Ieri sera al termine di una giornata segnata dagli appelli della destra israeliana ad approvare una massiccia operazione militare contro i palestinesi – il ministro degli esteri Lieberman ha insistito per rioccupare Gaza – e da aggressioni tentate e realizzate a danno di alcuni palestinesi, il primo ministro Netanyahu era atteso ad un incontro con la stampa prima della nuova riunione del gabinetto di sicurezza. «Dobbiamo raggiungere gli assassini, tutti quelli che hanno partecipato al rapimento e all’uccisione», ha proclamato Netanyahu aggiungendo che Israele continuerà a portare avanti le sue operazioni contro le strutture di Hamas in Cisgiordania e a Gaza. Nell’esecutivo israeliano gli orientamenti ieri sera erano diversi.

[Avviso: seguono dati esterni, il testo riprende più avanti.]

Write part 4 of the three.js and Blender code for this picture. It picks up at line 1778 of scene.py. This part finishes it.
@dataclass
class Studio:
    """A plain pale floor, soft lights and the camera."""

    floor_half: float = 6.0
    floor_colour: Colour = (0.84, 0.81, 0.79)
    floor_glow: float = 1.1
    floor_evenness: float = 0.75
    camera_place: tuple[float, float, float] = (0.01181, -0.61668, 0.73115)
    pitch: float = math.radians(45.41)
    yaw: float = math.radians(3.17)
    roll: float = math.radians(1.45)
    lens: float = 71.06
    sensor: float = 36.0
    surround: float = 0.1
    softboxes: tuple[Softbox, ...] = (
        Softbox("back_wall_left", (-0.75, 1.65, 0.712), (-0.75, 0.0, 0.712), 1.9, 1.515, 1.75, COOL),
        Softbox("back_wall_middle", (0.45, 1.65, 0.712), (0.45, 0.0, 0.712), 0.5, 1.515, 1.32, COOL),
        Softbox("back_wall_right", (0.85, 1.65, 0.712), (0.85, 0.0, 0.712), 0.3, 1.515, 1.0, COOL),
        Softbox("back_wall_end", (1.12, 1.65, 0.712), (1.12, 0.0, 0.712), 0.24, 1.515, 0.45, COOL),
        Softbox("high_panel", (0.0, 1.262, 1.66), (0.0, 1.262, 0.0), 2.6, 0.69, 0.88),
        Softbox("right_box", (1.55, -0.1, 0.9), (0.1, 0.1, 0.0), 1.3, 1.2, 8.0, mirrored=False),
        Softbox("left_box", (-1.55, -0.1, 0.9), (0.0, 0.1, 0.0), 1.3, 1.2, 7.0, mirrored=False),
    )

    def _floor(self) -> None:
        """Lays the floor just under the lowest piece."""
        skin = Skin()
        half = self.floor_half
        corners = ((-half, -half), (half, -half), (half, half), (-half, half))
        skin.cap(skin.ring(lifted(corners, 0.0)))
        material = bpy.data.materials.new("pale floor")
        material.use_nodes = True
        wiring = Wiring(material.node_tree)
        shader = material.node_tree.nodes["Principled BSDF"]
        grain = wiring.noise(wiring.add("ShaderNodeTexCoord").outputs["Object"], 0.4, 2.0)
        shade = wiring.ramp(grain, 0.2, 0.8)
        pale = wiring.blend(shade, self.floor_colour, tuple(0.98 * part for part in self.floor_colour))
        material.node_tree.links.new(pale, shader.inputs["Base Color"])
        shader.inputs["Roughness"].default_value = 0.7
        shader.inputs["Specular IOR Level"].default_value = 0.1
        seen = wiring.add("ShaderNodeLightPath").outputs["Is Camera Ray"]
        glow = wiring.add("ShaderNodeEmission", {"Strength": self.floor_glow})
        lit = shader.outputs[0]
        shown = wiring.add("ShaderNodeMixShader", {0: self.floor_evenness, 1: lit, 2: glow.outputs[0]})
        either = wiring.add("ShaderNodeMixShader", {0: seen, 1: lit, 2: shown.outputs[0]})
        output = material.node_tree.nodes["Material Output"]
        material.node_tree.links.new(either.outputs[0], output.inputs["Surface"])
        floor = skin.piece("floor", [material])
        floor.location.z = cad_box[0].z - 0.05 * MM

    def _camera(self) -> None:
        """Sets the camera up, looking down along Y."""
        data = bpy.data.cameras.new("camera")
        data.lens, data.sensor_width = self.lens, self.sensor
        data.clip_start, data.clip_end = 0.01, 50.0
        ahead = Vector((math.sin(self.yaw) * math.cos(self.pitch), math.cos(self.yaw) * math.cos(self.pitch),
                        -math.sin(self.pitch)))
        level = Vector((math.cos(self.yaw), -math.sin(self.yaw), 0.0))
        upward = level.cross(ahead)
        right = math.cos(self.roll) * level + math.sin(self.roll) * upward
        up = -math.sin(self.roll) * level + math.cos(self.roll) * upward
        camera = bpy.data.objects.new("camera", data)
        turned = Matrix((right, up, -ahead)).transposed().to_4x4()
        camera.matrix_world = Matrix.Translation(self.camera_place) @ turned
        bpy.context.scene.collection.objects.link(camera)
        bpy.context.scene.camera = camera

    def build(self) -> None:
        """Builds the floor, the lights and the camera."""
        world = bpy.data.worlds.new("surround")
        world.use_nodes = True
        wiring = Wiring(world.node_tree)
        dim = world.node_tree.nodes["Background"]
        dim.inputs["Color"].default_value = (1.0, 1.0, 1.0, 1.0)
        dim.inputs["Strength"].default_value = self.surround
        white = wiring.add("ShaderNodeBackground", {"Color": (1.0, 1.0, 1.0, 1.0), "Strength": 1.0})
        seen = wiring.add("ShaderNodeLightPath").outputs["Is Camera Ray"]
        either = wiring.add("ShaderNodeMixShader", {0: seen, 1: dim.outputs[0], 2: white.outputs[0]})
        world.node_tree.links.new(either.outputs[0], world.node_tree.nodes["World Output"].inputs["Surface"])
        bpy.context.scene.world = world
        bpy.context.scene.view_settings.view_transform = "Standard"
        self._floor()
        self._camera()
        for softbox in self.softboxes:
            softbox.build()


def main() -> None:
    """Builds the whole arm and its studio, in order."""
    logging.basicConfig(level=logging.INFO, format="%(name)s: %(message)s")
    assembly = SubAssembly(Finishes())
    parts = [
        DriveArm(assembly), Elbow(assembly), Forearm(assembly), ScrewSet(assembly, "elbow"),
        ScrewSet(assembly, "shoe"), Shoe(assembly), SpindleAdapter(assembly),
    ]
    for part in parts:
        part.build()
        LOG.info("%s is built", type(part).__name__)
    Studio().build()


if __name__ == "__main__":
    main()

Alcuni ministri, guidati dall’ultranazionalista Naftali Bennett, spingevano per l’avvio di una ampia offensiva militare, contro Gaza ma anche in Cisgiordania. Altri, apparentemente appoggiati da Netanyahu, proponevano una reazione più contenuta. A pagare in ogni caso saranno soprattutto i civili palestinesi.